81. It was submitted that the evidence and argument in the written representations before the inspector was unanimous that the proposed development would cause some harm to the natural beauty of the AONB. In my view, that is incorrect. The position was more nuanced. In particular, the conclusion of the Second Defendant’s planning officers in their report to the Planning Committee North on 28 March 2024 was as follows – “…having carefully considered the matter, it is not considered that a seasonal campsite use would conflict with the location within the designated High Weald [National Landscape]. That the beauty and tranquillity of the area would be safeguarded and the test within saved policy EN6 of the Local Plan and paragraph 182 of the NPPF….is met. …. The development would not be harmful to the NL…”.

82. The planning officers’ professional judgment was essentially the same as that later reached by the inspector in DL24. I should add that the inspector’s use of the word “acceptable” in DL24 is not to be read as shorthand for “acceptable level of harm” . It is clear from its context that the inspector used that word to convey his conclusion that the proposed development would be in accordance with the statutory and policy objective of conserving the natural beauty of the protected landscape.

83. It is true to say that other parties did contend that the proposed development would result in harm to the natural beauty of the AONB. That was the decided view of the Second Defendant’s planning committee, who did not accept the conclusion of their planning officers to which I have referred. It was also the view of the Claimant in their written representations. Indeed, the Third Defendant also appears to have accepted that the proposed development for which it sought planning permission would result in some harm to the natural beauty of the surrounding landscape.

84. It was of course for the inspector to reach his own planning judgment on that issue, having regard to and applying the relevant policies of the development plan, the Framework and the HWMP and in the light of his own assessment. That is what he did, assessing the landscape character and visual qualities of the AONB, the contribution of the appeal sites and the effect of the proposed development on the natural beauty and tranquillity of the protected landscape. Even had the written representations of those participating in the appeal proceedings revealed a consensus on the effect of the proposed development on the natural beauty of the landscape on the AONB, the inspector would not have been bound to accept it. As I have explained, however, there was no such consensus on the evidence before him.

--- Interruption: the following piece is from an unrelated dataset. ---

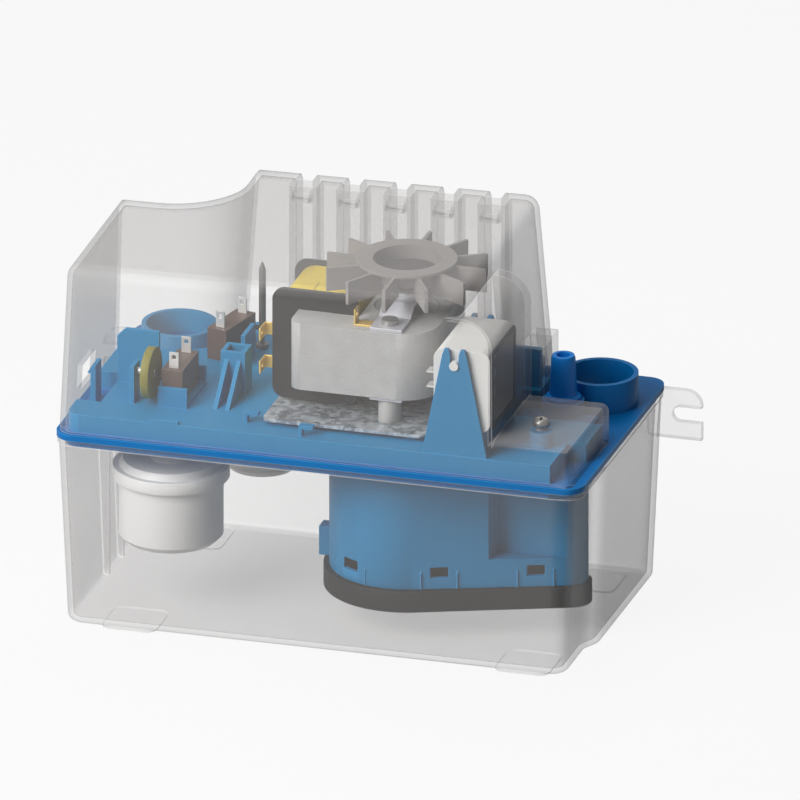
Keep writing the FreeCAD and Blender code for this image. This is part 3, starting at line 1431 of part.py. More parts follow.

85. In my view, this is a case in which the court should properly respect the expertise and knowledge of the planning inspector determining these planning appeals, in accordance with the approach stated by the Supreme Court in Hopkins Homes . As Mr Flanagan submitted, the issue raised by this claim is whether the inspector’s conclusion and reasoning gives rise to a substantial doubt as to his proper understanding of the principle that to preserve or to conserve in the planning context means to do no harm. That principle is hardly novel. It was established as long ago as the decision of the House of Lords in the South Lakeland case in 1992: see New Forest at [76]. As I have sought to explain, the inspector’s reasoning in his decision gives rise to no doubt as to his knowledge or understanding of that established principle. Moreover, his judgment that the proposed development would conserve the natural beauty of the AONB was consistent with the professional judgment reached by the Third Defendant’s planning officers, who will themselves have had significant experience of evaluating development proposals on land within the AONB in the context of Policy EN6 of the Local Plan.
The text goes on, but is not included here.